Steps to attain self-empathy

  • Recognize self-judgment and focus on the underlying needs
  • First ask what needs lie behind the judgment
  • Then ask what needs lie behind the judged action
  • By focusing on our needs, we will naturally begin to figure out ways to meet them

Translate “I have to…” to “I choose to… because I want…” to gain awareness of our actions

 

Expressing anger

Acknowledge that we are responsible for our own anger, others are stimulus not cause

  • Confusing this boundary is used to motivate others by guilt
  • Anger is judgment generated by disconnection to our needs
  • We can also look at the other person’s feelings and needs and empathize with them to understand their behavior

Anger is valuable as a warning that we have unmet needs

  • Yet also makes it unlikely for our needs to be met
  • People are unable to hear our pain if they believe they are at fault
  • Directs energy towards punitive action

Steps to fully express anger:

  1. Stop and breathe
  2. Identify judgmental thoughts
  3. Connect with our needs
  4. (If necessary, empathize with the other person)
  5. Express our feelings and unmet needs

 

Expressing appreciation

Everyone yearns to be genuinely appreciated. Don’t assume that other people know the intensity of our appreciation.

Judgments, even positive ones, are still judgments: statements like “you are a good person” reveal nothing of what is going on for the speaker.

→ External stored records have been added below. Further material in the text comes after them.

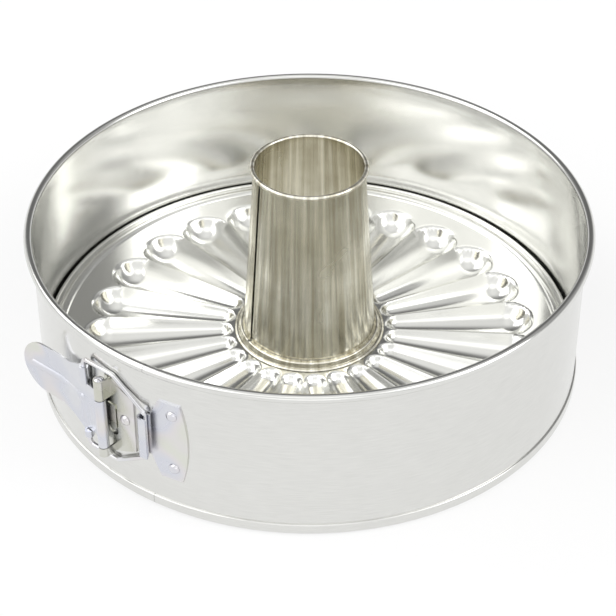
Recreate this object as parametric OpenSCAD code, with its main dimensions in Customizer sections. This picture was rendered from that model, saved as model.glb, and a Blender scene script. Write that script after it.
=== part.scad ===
// Springform tube cake pan: a sprung band with an over-centre latch, and a fluted tube base.
// Millimetres, +Z up. The origin is on the band's axis, in the plane that the pan stands on.
// The latch is at the front, towards -Y. Angles called az run from the front towards +X.

/* [Band] */
// Inner diameter of the band
band_d = 260; // [220:1:320]
// Overall height of the band
band_h = 81.5; // [78:0.5:120]
// Thickness of the tinplate band
band_t = 0.5; // [0.4:0.05:0.8]
// Diameter of the rolled bead at the top of the band
bead_d = 4.1; // [3:0.1:5]
// How far the groove at the foot stands out from the wall
groove_out = 0.9; // [0.6:0.1:1.2]
// Height of the groove above the foot
groove_h = 6.4; // [5:0.1:8]
// How far the foot is turned in under the base
foot_in = 3.4; // [3:0.1:5]
// Length of band that lies under the other end
lap_len = 5.2; // [3:0.1:6]

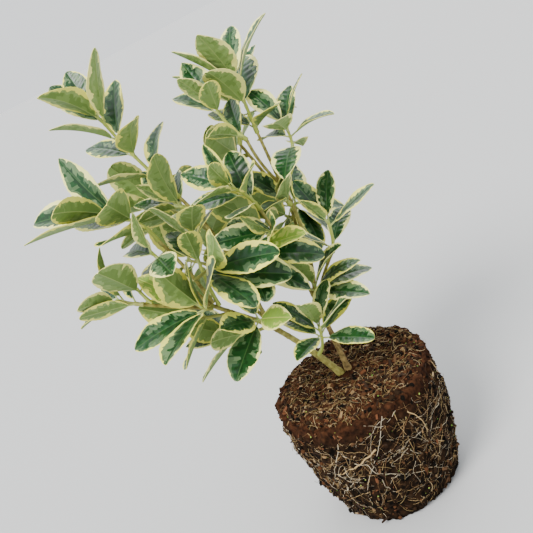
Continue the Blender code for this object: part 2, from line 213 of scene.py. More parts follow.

Three components of appreciation:

  • The specific actions which contributed to our well-being
  • The needs of ours that have been fulfilled
  • The pleasurable feelings engendered by fulfillment of those needs

Receive appreciation with the same empathy we give other messages

  • We tend to search for improvements instead of celebrating how well things are going
  • We are often uncomfortable receiving praise, don’t receive with superiority or false humility
  • When we listen to the effect we have had on others, we can realize the joyous reality that we can make each other’s lives better

Cultivate an awareness of what others are doing that enriches our lives, and tell them!